▼

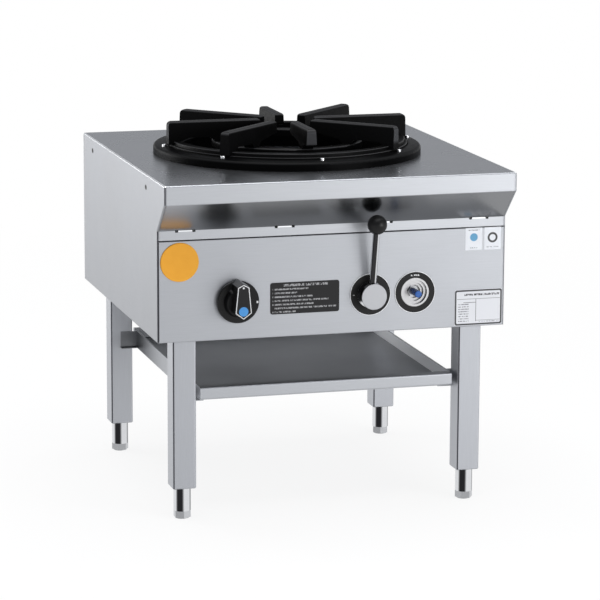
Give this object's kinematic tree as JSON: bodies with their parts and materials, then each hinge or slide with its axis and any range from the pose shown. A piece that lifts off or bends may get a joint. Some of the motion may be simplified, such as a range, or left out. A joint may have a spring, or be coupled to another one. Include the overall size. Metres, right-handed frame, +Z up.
{
  "type": "stock pot range",
  "caption": "Low free-standing gas range with one large ring burner under a finned cast trivet, folded stainless housing, square legs and a storage shelf.",
  "frame": {"origin": "on the floor under the middle of the housing's footprint", "axes": "+X to the range's right seen from the front, +Y to its back, +Z up"},
  "size_m": [0.6, 0.632, 0.6365],
  "materials": {
    "stainless_sheet": "brushed stainless steel sheet",
    "stainless_tube": "brushed stainless steel square tube",
    "cast_iron_ring": "black enamelled cast iron",
    "cast_iron_trivet": "black enamelled cast iron",
    "cast_iron_burner": "raw cast iron",
    "zinc_steel": "zinc-plated steel",
    "gas_pipe": "zinc-plated steel pipe",
    "brass": "turned brass",
    "chrome": "bright chrome plate",
    "steel_disc": "satin steel",
    "black_plastic": "satin black phenolic plastic",
    "black_plate": "flat black printed plate",
    "blue_plastic": "glossy blue plastic",
    "ceramic": "glazed white ceramic",
    "lead_cover": "silicone rubber insulation",
    "plate_silver": "thin printed aluminium plate",
    "label_pale": "thin pale film label",
    "label_orange": "domed orange resin sticker"
  },
  "bodies": {
    "frame": {"hob_top": "stainless_sheet", "side_panel_left": "stainless_sheet", "side_panel_right": "stainless_sheet", "front_panel": "stainless_sheet", "back_panel": "stainless_sheet", "base_pan": "stainless_sheet", "casing_screws": "zinc_steel", "leg_end_plugs": "stainless_tube", "foot_sleeves": "chrome", "leg_bolts": "zinc_steel", "shelf_tray": "stainless_sheet", "shelf_rail_left": "stainless_sheet", "shelf_rail_right": "stainless_sheet", "burner_ring": "cast_iron_ring", "ring_screws": "zinc_steel", "burner_body": "cast_iron_burner", "burner_head": "cast_iron_burner", "mixing_tube": "cast_iron_burner", "burner_stand": "zinc_steel", "injector": "brass", "gas_manifold": "gas_pipe", "gas_inlet": "brass", "tap_body": "brass", "lever_valve_body": "brass", "lever_collar": "chrome", "lever_bezel": "black_plate", "button_bezel": "black_plate", "button_cup": "steel_disc", "button_nut": "chrome", "igniter_body": "black_plastic", "main_feed_pipe": "gas_pipe", "pilot_pipe": "gas_pipe", "pilot_burner": "brass", "thermocouple": "zinc_steel", "ignition_electrode": "ceramic", "igniter_lead": "lead_cover", "instruction_plate": "black_plate", "rating_plate": "plate_silver", "pale_labels": "label_pale", "orange_sticker": "label_orange", "leg_front_left": "stainless_tube", "leg_front_right": "stainless_tube", "leg_back_left": "stainless_tube", "leg_back_right": "stainless_tube"},
    "trivet": {"trivet": "cast_iron_trivet"},
    "tap_plug": {"tap_plug": "brass"},
    "knob": {"knob_spindle": "brass", "gas_knob": "black_plastic", "knob_plate": "black_plate"},
    "lever": {"lever_spindle": "brass", "lever_hub": "black_plastic", "lever_cap": "steel_disc", "lever_rod": "chrome", "lever_ball": "black_plastic"},
    "push_button": {"push_button": "blue_plastic"},
    "air_shutter": {"air_shutter": "zinc_steel"},
    "foot_front_left": {"foot_front_left": "zinc_steel"},
    "foot_front_right": {"foot_front_right": "zinc_steel"},
    "foot_back_left": {"foot_back_left": "zinc_steel"},
    "foot_back_right": {"foot_back_right": "zinc_steel"}
  },
  "joints": [
    {"name": "trivet_lift", "type": "slide", "parent": "frame", "child": "trivet", "axis": [0, 0, 1], "range_m": [0, 0.12]},
    {"name": "knob_turn", "type": "hinge", "parent": "frame", "child": "tap_plug", "pos_m": [-0.165, -0.2615, 0.3725], "axis": [0, -1, 0], "range_deg": [0, 180]},
    {"name": "knob_push", "type": "slide", "parent": "tap_plug", "child": "knob", "axis": [0, 1, 0], "range_m": [0, 0.003], "stiffness_N_per_m": 1500, "springref_m": -0.003},
    {"name": "lever_turn", "type": "hinge", "parent": "frame", "child": "lever", "pos_m": [0.064, -0.2615, 0.3725], "axis": [0, -1, 0], "range_deg": [0, 90]},
    {"name": "button_push", "type": "slide", "parent": "frame", "child": "push_button", "axis": [0, 1, 0], "range_m": [0, 0.006], "stiffness_N_per_m": 500, "springref_m": -0.004},
    {"name": "air_shutter_slide", "type": "slide", "parent": "frame", "child": "air_shutter", "axis": [0, 1, 0], "range_m": [-0.012, 0.008]},
    {"name": "foot_front_left_screw", "type": "slide", "parent": "frame", "child": "foot_front_left", "axis": [0, 0, -1], "range_m": [0, 0.03]},
    {"name": "foot_front_right_screw", "type": "slide", "parent": "frame", "child": "foot_front_right", "axis": [0, 0, -1], "range_m": [0, 0.03]},
    {"name": "foot_back_left_screw", "type": "slide", "parent": "frame", "child": "foot_back_left", "axis": [0, 0, -1], "range_m": [0, 0.03]},
    {"name": "foot_back_right_screw", "type": "slide", "parent": "frame", "child": "foot_back_right", "axis": [0, 0, -1], "range_m": [0, 0.03]}
  ]
}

▲

WRITTEN PROBLEM → Give the complete listing a second time, exactly as it reads.

WRITTEN RESPONSE →
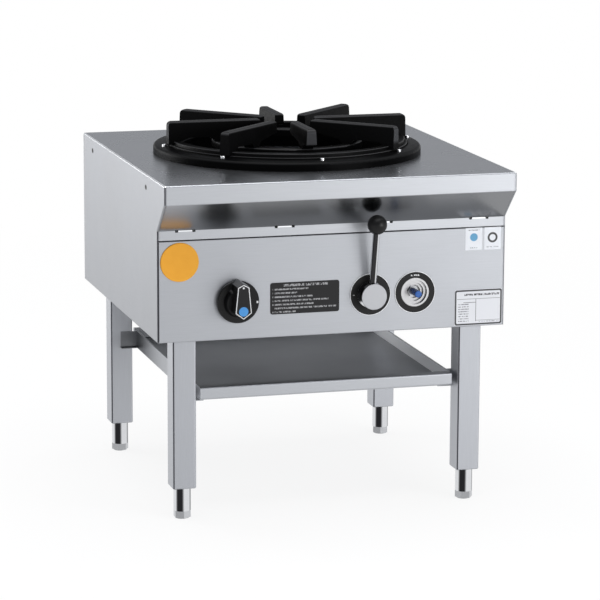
Give this object's kinematic tree as JSON: bodies with their parts and materials, then each hinge or slide with its axis and any range from the pose shown. A piece that lifts off or bends may get a joint. Some of the motion may be simplified, such as a range, or left out. A joint may have a spring, or be coupled to another one. Include the overall size. Metres, right-handed frame, +Z up.
{
  "type": "stock pot range",
  "caption": "Low free-standing gas range with one large ring burner under a finned cast trivet, folded stainless housing, square legs and a storage shelf.",
  "frame": {"origin": "on the floor under the middle of the housing's footprint", "axes": "+X to the range's right seen from the front, +Y to its back, +Z up"},
  "size_m": [0.6, 0.632, 0.6365],
  "materials": {
    "stainless_sheet": "brushed stainless steel sheet",
    "stainless_tube": "brushed stainless steel square tube",
    "cast_iron_ring": "black enamelled cast iron",
    "cast_iron_trivet": "black enamelled cast iron",
    "cast_iron_burner": "raw cast iron",
    "zinc_steel": "zinc-plated steel",
    "gas_pipe": "zinc-plated steel pipe",
    "brass": "turned brass",
    "chrome": "bright chrome plate",
    "steel_disc": "satin steel",
    "black_plastic": "satin black phenolic plastic",
    "black_plate": "flat black printed plate",
    "blue_plastic": "glossy blue plastic",
    "ceramic": "glazed white ceramic",
    "lead_cover": "silicone rubber insulation",
    "plate_silver": "thin printed aluminium plate",
    "label_pale": "thin pale film label",
    "label_orange": "domed orange resin sticker"
  },
  "bodies": {
    "frame": {"hob_top": "stainless_sheet", "side_panel_left": "stainless_sheet", "side_panel_right": "stainless_sheet", "front_panel": "stainless_sheet", "back_panel": "stainless_sheet", "base_pan": "stainless_sheet", "casing_screws": "zinc_steel", "leg_end_plugs": "stainless_tube", "foot_sleeves": "chrome", "leg_bolts": "zinc_steel", "shelf_tray": "stainless_sheet", "shelf_rail_left": "stainless_sheet", "shelf_rail_right": "stainless_sheet", "burner_ring": "cast_iron_ring", "ring_screws": "zinc_steel", "burner_body": "cast_iron_burner", "burner_head": "cast_iron_burner", "mixing_tube": "cast_iron_burner", "burner_stand": "zinc_steel", "injector": "brass", "gas_manifold": "gas_pipe", "gas_inlet": "brass", "tap_body": "brass", "lever_valve_body": "brass", "lever_collar": "chrome", "lever_bezel": "black_plate", "button_bezel": "black_plate", "button_cup": "steel_disc", "button_nut": "chrome", "igniter_body": "black_plastic", "main_feed_pipe": "gas_pipe", "pilot_pipe": "gas_pipe", "pilot_burner": "brass", "thermocouple": "zinc_steel", "ignition_electrode": "ceramic", "igniter_lead": "lead_cover", "instruction_plate": "black_plate", "rating_plate": "plate_silver", "pale_labels": "label_pale", "orange_sticker": "label_orange", "leg_front_left": "stainless_tube", "leg_front_right": "stainless_tube", "leg_back_left": "stainless_tube", "leg_back_right": "stainless_tube"},
    "trivet": {"trivet": "cast_iron_trivet"},
    "tap_plug": {"tap_plug": "brass"},
    "knob": {"knob_spindle": "brass", "gas_knob": "black_plastic", "knob_plate": "black_plate"},
    "lever": {"lever_spindle": "brass", "lever_hub": "black_plastic", "lever_cap": "steel_disc", "lever_rod": "chrome", "lever_ball": "black_plastic"},
    "push_button": {"push_button": "blue_plastic"},
    "air_shutter": {"air_shutter": "zinc_steel"},
    "foot_front_left": {"foot_front_left": "zinc_steel"},
    "foot_front_right": {"foot_front_right": "zinc_steel"},
    "foot_back_left": {"foot_back_left": "zinc_steel"},
    "foot_back_right": {"foot_back_right": "zinc_steel"}
  },
  "joints": [
    {"name": "trivet_lift", "type": "slide", "parent": "frame", "child": "trivet", "axis": [0, 0, 1], "range_m": [0, 0.12]},
    {"name": "knob_turn", "type": "hinge", "parent": "frame", "child": "tap_plug", "pos_m": [-0.165, -0.2615, 0.3725], "axis": [0, -1, 0], "range_deg": [0, 180]},
    {"name": "knob_push", "type": "slide", "parent": "tap_plug", "child": "knob", "axis": [0, 1, 0], "range_m": [0, 0.003], "stiffness_N_per_m": 1500, "springref_m": -0.003},
    {"name": "lever_turn", "type": "hinge", "parent": "frame", "child": "lever", "pos_m": [0.064, -0.2615, 0.3725], "axis": [0, -1, 0], "range_deg": [0, 90]},
    {"name": "button_push", "type": "slide", "parent": "frame", "child": "push_button", "axis": [0, 1, 0], "range_m": [0, 0.006], "stiffness_N_per_m": 500, "springref_m": -0.004},
    {"name": "air_shutter_slide", "type": "slide", "parent": "frame", "child": "air_shutter", "axis": [0, 1, 0], "range_m": [-0.012, 0.008]},
    {"name": "foot_front_left_screw", "type": "slide", "parent": "frame", "child": "foot_front_left", "axis": [0, 0, -1], "range_m": [0, 0.03]},
    {"name": "foot_front_right_screw", "type": "slide", "parent": "frame", "child": "foot_front_right", "axis": [0, 0, -1], "range_m": [0, 0.03]},
    {"name": "foot_back_left_screw", "type": "slide", "parent": "frame", "child": "foot_back_left", "axis": [0, 0, -1], "range_m": [0, 0.03]},
    {"name": "foot_back_right_screw", "type": "slide", "parent": "frame", "child": "foot_back_right", "axis": [0, 0, -1], "range_m": [0, 0.03]}
  ]
}